VT-MOOA: A Vehicle Trajectory-aware Multi-Objective Optimization Algorithm for Task Offloading in SDN-based Vehicular Edge Networks

This paper proposes a Vehicle Trajectory-aware Offloading Multi-Objective Optimization Algorithm (VT-MOOA), a multi-objective optimization algorithm that employs energy consumption, communication and computation delays, vehicle trajectory prediction, task division into sub-tasks, and SDN-based load balancing to optimize task offloading from vehicles to suitable edge servers in vehicular edge networks. The main aim of this work is to design an offloading framework that is robust to high vehicle mobility while ensuring energy efficiency, reduced delays, and balanced resource utilization. The proposed VT-MOOA enhances the S-Metric Selection Evolutionary Multi-Objective Algorithm (SMS-EMOA) by integrating hypervolume-based selection for faster convergence and improves solution quality by minimizing computation delay, minimizing transmission energy, and minimizing physical distance of the vehicle from the RSU while satisfying load balancing constraints, thereby efficiently managing resources in highly dynamic vehicular environments. Existing approaches are often slow, provide sub-optimal solutions due to single objective, false positive prediction or crowding distance reliance, and ignore critical parameters such as real-time vehicle mobility and trajectory prediction.
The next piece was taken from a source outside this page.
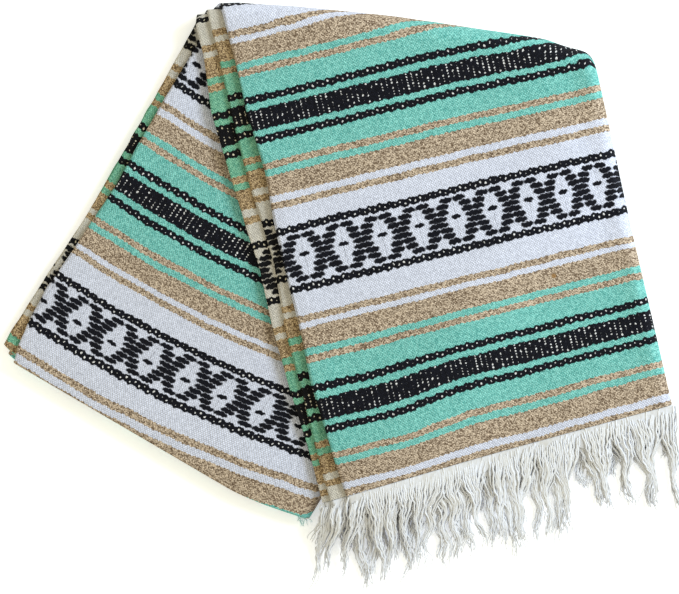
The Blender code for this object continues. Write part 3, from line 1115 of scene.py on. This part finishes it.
class SERAPE_OT_middle_leaves(bpy.types.Operator):
    """Makes leaves 2 and 3, whose edges show as steps at the left"""

    bl_idname = "serape.middle_leaves"
    bl_label = "Middle leaves"

    def execute(self, context):
        sizes, colours = context.scene.serape_sizes, context.scene.serape_colours
        # The inner finish carries painted shade: a warm cream darkening mixed in at 0.75
        finish = serape_weave("serape weave, inner, painted shade", colours, sizes, 0.75)
        rings = wall_rings(MIDDLE_WALL, 0.0)
        piece = cloth("middle_leaves", rings, wall_rungs(), finish)
        nodes = ("front_inner_leaves", "ridge_inner_leaves", "back_inner_leaves")
        declare(piece, "front_leaf_weave", *nodes)
        return {"FINISHED"}


class SERAPE_OT_headings(bpy.types.Operator):
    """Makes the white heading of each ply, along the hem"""

    bl_idname = "serape.headings"
    bl_label = "Headings"

    def execute(self, context):
        colours = context.scene.serape_colours
        mesh = bmesh.new()
        weave = mesh.loops.layers.uv.new("Weave")
        for ply in range(8):
            heading_faces(mesh, weave, ply)
        finish = loose_yarn(
            "heading yarn", colours.heading, colours.heading_shade, colours.sheen, COARSE_STREAKS
        )
        piece = finished("headings", mesh, finish)
        declare(piece, "heading_yarn", "heading_upper", "heading_lower")
        return {"FINISHED"}


class SERAPE_OT_fringe(bpy.types.Operator):
    """Makes the crinkled locks of fringe, ply by ply from the top down"""

    bl_idname = "serape.fringe"
    bl_label = "Fringe"

    def execute(self, context):
        sizes, colours = context.scene.serape_sizes, context.scene.serape_colours
        finish = loose_yarn(
            "fringe yarn", colours.fringe, colours.fringe_shade, colours.sheen, FINE_STREAKS
        )
        chance = random.Random(41)
        count = sizes.locks
        upper = [tuft(chance, (i + 0.5 + chance.uniform(-0.2, 0.2)) / count) for i in range(count)]
        lower = [tuft(chance, (i + chance.uniform(-0.30, 0.30)) / count) for i in range(count + 1)]
        for hang in lower:
            hang["length"] *= LOWER_SHARE
        for pair in range(4):
            lines = []
            for ply in (2 * pair, 2 * pair + 1):
                for hang in upper if ply < UPPER_PLIES else lower:
                    lines += lock(chance, ply, hang, sizes.strands, sizes.strand_width)
            piece = strand_piece(f"fringe_{pair + 1}", lines, finish)
            if pair < 2:
                declare(piece, "fringe_yarn", "fringe_upper")
            else:
                declare(piece, "lower_fringe_yarn", "fringe_lower")
        return {"FINISHED"}


class SERAPE_OT_frayed_corner(bpy.types.Operator):
    """Makes the yarns that have come loose at the back leg's lower right corner"""

    bl_idname = "serape.frayed_corner"
    bl_label = "Frayed corner"

    def execute(self, context):
        sizes, colours = context.scene.serape_sizes, context.scene.serape_colours
        finish = loose_yarn(
            "loose mint yarn", colours.fringe, colours.mint_pale, colours.sheen, FINE_STREAKS
        )
        chance = random.Random(17)
        lines = []
        for k in range(10):
            s = BACK_WIDTH["fold"] - 0.001 - 0.012 * chance.random()
            root = back_plan(s, fold(s) + 0.002)
            level = chance.uniform(0.004, PAD - 0.002)
            lean = math.radians(chance.uniform(-95, -55))
            length = chance.uniform(0.005, 0.012)
            line = []
            for share in shares(10):
                run = share * length
                x = root[0] + math.cos(lean) * run + 0.0008 * math.sin(share * 9 + k)
                y = root[1] + math.sin(lean) * run
                z = between(level, 0.0010, smooth(share * 1.2))
                radius = sizes.strand_width / 2 * between(0.55, 0.25, share)
                line.append(((x, y, max(z, radius)), radius))
            lines.append(line)
        piece = strand_piece("frayed_corner", lines, finish)
        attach(piece, "root")
        return {"FINISHED"}


class SERAPE_OT_sheets(bpy.types.Operator):
    """Does nothing."""

    bl_idname = "serape.sheets"
    bl_label = "Sheets"

    def execute(self, context):
        return {"FINISHED"}


# The camera's sensor in millimetres, the point that it looks at, and the height at which the
# width of the view is measured
SENSOR, VIEW_MIDDLE, VIEW_LEVEL = 36.0, (-0.0011, 0.0035), 0.018
KEY_PLACE, KEY_WIDTH, KEY_TINT = (1.60, 0.80, 1.42), 1.1, (0.76, 0.88, 1.0)
SKY_TINT = (1.0, 0.945, 0.73, 1.0)
FLOOR_TINT, FLOOR_GLOW_TINT = (0.98, 0.98, 0.98, 1.0), (0.90, 0.94, 1.0, 1.0)


class SERAPE_OT_stage(bpy.types.Operator):
    """Sets the pale floor, the soft lights and the camera straight above"""

    bl_idname = "serape.stage"
    bl_label = "Stage"

    def execute(self, context):
        stage = context.scene.serape_stage
        bpy.ops.object.select_all(action="DESELECT")
        bpy.ops.mesh.primitive_plane_add(size=8.0, location=(0.0, 0.0, -0.0002))
        floor = context.view_layer.objects.active
        floor.name = "floor"
        finish = Finish("pale floor", 0.95, 0.0)
        finish.shader.inputs["Base Color"].default_value = FLOOR_TINT
        finish.shader.inputs["Emission Color"].default_value = FLOOR_GLOW_TINT
        finish.shader.inputs["Emission Strength"].default_value = stage.floor_glow
        floor.data.materials.append(finish.made)

        world = bpy.data.worlds.new("surround")
        world.use_nodes = True
        glow = world.node_tree.nodes["Background"]
        glow.inputs["Color"].default_value = SKY_TINT
        glow.inputs["Strength"].default_value = stage.sky_strength
        context.scene.world = world

        lamp = bpy.data.lights.new("key", "AREA")
        lamp.shape = "DISK"
        lamp.size = KEY_WIDTH
        lamp.energy = stage.key_power
        lamp.color = KEY_TINT
        key = bpy.data.objects.new("key", lamp)
        key.location = KEY_PLACE
        aim = Vector((0.0, 0.0, 0.0)) - key.location
        key.rotation_euler = aim.to_track_quat("-Z", "Y").to_euler()
        context.scene.collection.objects.link(key)

        lens = bpy.data.cameras.new("camera")
        lens.sensor_width = SENSOR
        lens.lens = SENSOR * (stage.camera_height - VIEW_LEVEL) / stage.view_width
        lens.clip_end = 50.0
        camera = bpy.data.objects.new("camera", lens)
        camera.location = (*VIEW_MIDDLE, stage.camera_height)
        context.scene.collection.objects.link(camera)
        context.scene.camera = camera
        context.scene.view_settings.view_transform = "Standard"
        return {"FINISHED"}


OPERATORS = (
    SERAPE_OT_outer_leaves,
    SERAPE_OT_middle_leaves,
    SERAPE_OT_headings,
    SERAPE_OT_fringe,
    SERAPE_OT_frayed_corner,
    SERAPE_OT_sheets,
    SERAPE_OT_stage,
)


class SERAPE_PT_panel(bpy.types.Panel):
    """Lists the steps that make the serape"""

    bl_idname = "SERAPE_PT_panel"
    bl_label = "Serape"
    bl_space_type = "VIEW_3D"
    bl_region_type = "UI"
    bl_category = "Serape"

    def draw(self, context):
        for group in ("serape_sizes", "serape_colours", "serape_stage"):
            owner = getattr(context.scene, group)
            box = self.layout.box()
            for name in owner.__annotations__:
                box.prop(owner, name)
        for operator in OPERATORS:
            self.layout.operator(operator.bl_idname)


GROUPS = (
    ("serape_sizes", SerapeSizes),
    ("serape_colours", SerapeColours),
    ("serape_stage", SerapeStage),
)


def register():
    for name, group in GROUPS:
        bpy.utils.register_class(group)
        setattr(bpy.types.Scene, name, PointerProperty(type=group))
    for operator in OPERATORS:
        bpy.utils.register_class(operator)
    bpy.utils.register_class(SERAPE_PT_panel)


def unregister():
    bpy.utils.unregister_class(SERAPE_PT_panel)
    for operator in reversed(OPERATORS):
        bpy.utils.unregister_class(operator)
    for name, group in reversed(GROUPS):
        delattr(bpy.types.Scene, name)
        bpy.utils.unregister_class(group)


def main():
    register()
    bpy.ops.serape.outer_leaves()
    bpy.ops.serape.middle_leaves()
    bpy.ops.serape.headings()
    bpy.ops.serape.fringe()
    bpy.ops.serape.frayed_corner()
    bpy.ops.serape.sheets()
    bpy.ops.serape.stage()
    bpy.context.view_layer.update()


if __name__ == "__main__":
    main()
The proposed VT-MOOA approach addresses these gaps by considering these important parameters along with energy efficiency, task deadlines, and load balancing, enabling more effective offloading decisions. Extensive simulations with real-world vehicular mobility datasets demonstrate that VT-MOOA achieves 14% lower energy consumption, 11% faster task completion time, and 13% reduction in computation delay, while also improving load distribution by about 17% compared to existing solutions, outperforming them.